Il centro per migranti usato come albergo: migranti a spasso nonostante i contagi

Il prefetto di Imperia ha "blindato" il campo Roya di Ventimiglia per ragioni sanitarie: vengono quindi impediti i nuovi ingressi e gli ospiti possono uscire per una passeggiata, ma devono rientrare per i pasti e alla sera, altrimenti restano fuori

Il centro per migranti usato come albergo: migranti a spasso nonostante i contagi

"Il campo Roya non è un albergo e non dev'essere neppure considerato un trampolino di lancio verso la Francia". È categorico il prefetto di Imperia, Alberto Intini, costretto dal mese di maggio a "blindare" il centro di accoglienza migranti del Parco Roya di Ventimiglia, per motivi sanitari dovuti all'emergenza Coronavirus.

"In questi mesi si sono registrati tre contagi su altrettanti stranieri, uno dei quali ricoverato in ospedale, mentre gli altri due hanno trascorso la quarantena nel centro - afferma il rappresentante di governo -. Per fortuna non si è trattato di casi gravi, ma non possiamo permetterci di scatenare un focolaio. Immaginate cosa succederebbe".

Insomma, sono passati i tempi in cui al confine italo-francese di Ventimiglia convergevano centinaia di stranieri, che spesso utilizzavano il campo Roya come un pied-à-terre per mangiare e dormire, in attesa di spiccare l'anelato salto verso la Francia, approfittando della notte per allontanarsi dal centro e oltrepassare clandestinamente la frontiera.

Il prefetto è chiaro: "Chi vuole ottenere protezione internazionale può farlo rivolgendosi al commissariato o alla questura per presentare la domanda e sarà destinato a uno dei centri di accoglienza dislocati sul nostro territorio nazionale. Chi è irregolare, invece, verrà espulso". E non finisce qui. "Gli ospiti del centro possono uscire per una passeggiata, ma devono rientrare per pranzo o cena e per il pernottamento, altrimenti restano fuori, perché non sappiamo dove sono stati e chi hanno frequentato".

La situazione sanitaria insomma impone misure restrittive molto severe. "Basta un solo caso per contagiare tutti, anche il personale della Croce Rossa che gestisce il campo - aggiunge Intini -. Non possiamo, dunque, accogliere persone delle quali non conosciamo la situazione sanitaria.

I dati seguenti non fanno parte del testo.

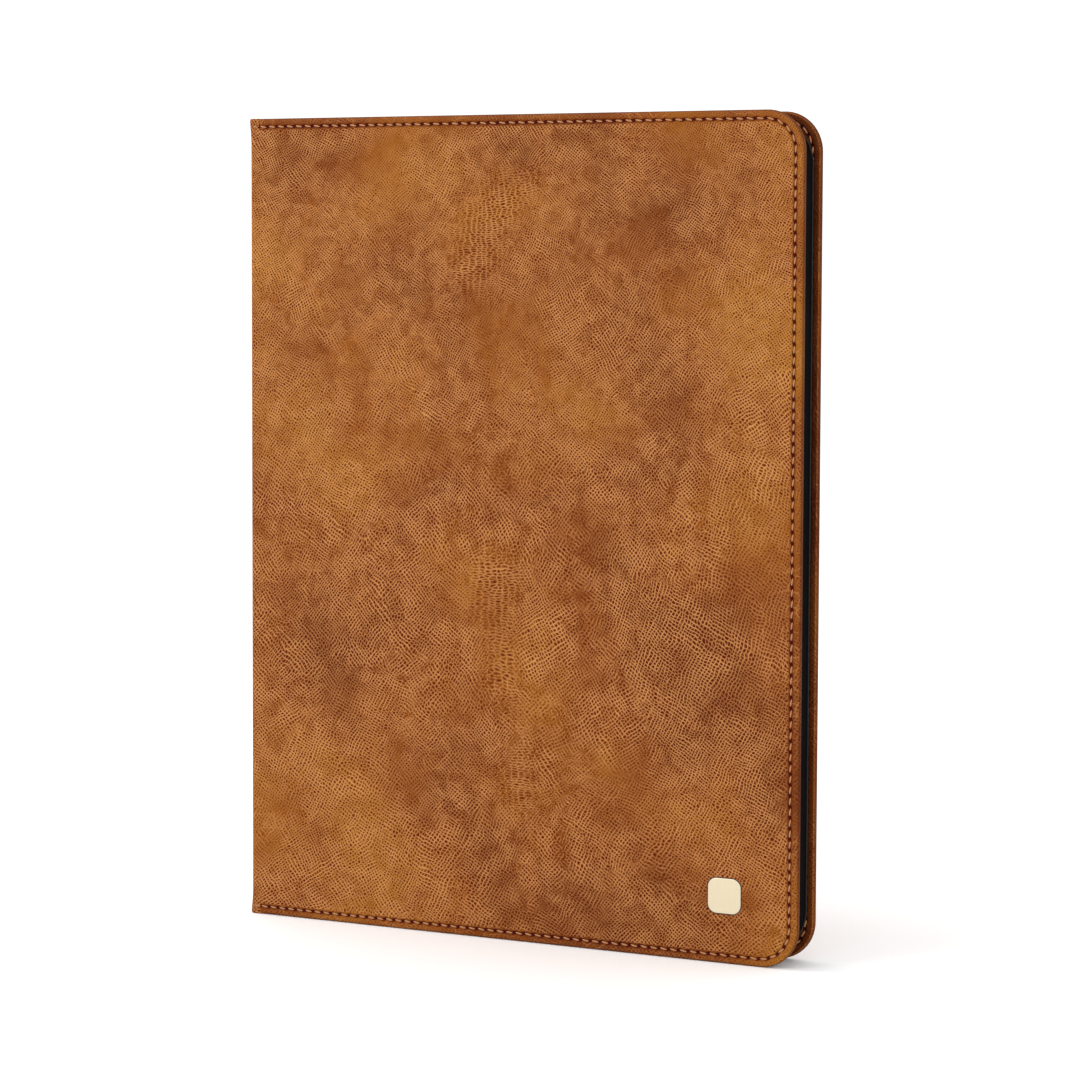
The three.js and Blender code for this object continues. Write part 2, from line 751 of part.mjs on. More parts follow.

In teoria dovremmo mettere in quarantena ogni nuovo ospite, ma non ci sono sufficienti spazi per farlo. Un conto, dunque, è parlare di cinque o sei persone, un altro è se gli ingressi sono nell'ordine delle decine".

In questa maniera il prefetto lancia un chiaro messaggio anche al sindaco della città di confine, Gaetano Scullino, che da giorni preme per riaprire gli ingressi, specie ora che sono ripresi i flussi di stranieri verso la Francia. Intini in questo caso avverte: "Come cittadini stiamo imponendo e subendo delle regole e non si possono, dunque, creare situazioni di rischio".

Sui nuovi arrivi in città, afferma: "Qualche presenza in più si nota, ma non ci troviamo di fronte a casi allarmanti e la situazione è monitorata dalle forze di polizia".

Nell'annunciare a breve un Comitato provinciale per l'ordine e la sicurezza pubblica, proprio incentrato sul tema migranti, il rappresentante di governo parla anche di un futuro vertice a livello regionale, con tutti i prefetti della Liguria, per cercare di frenare i flussi verso il confine.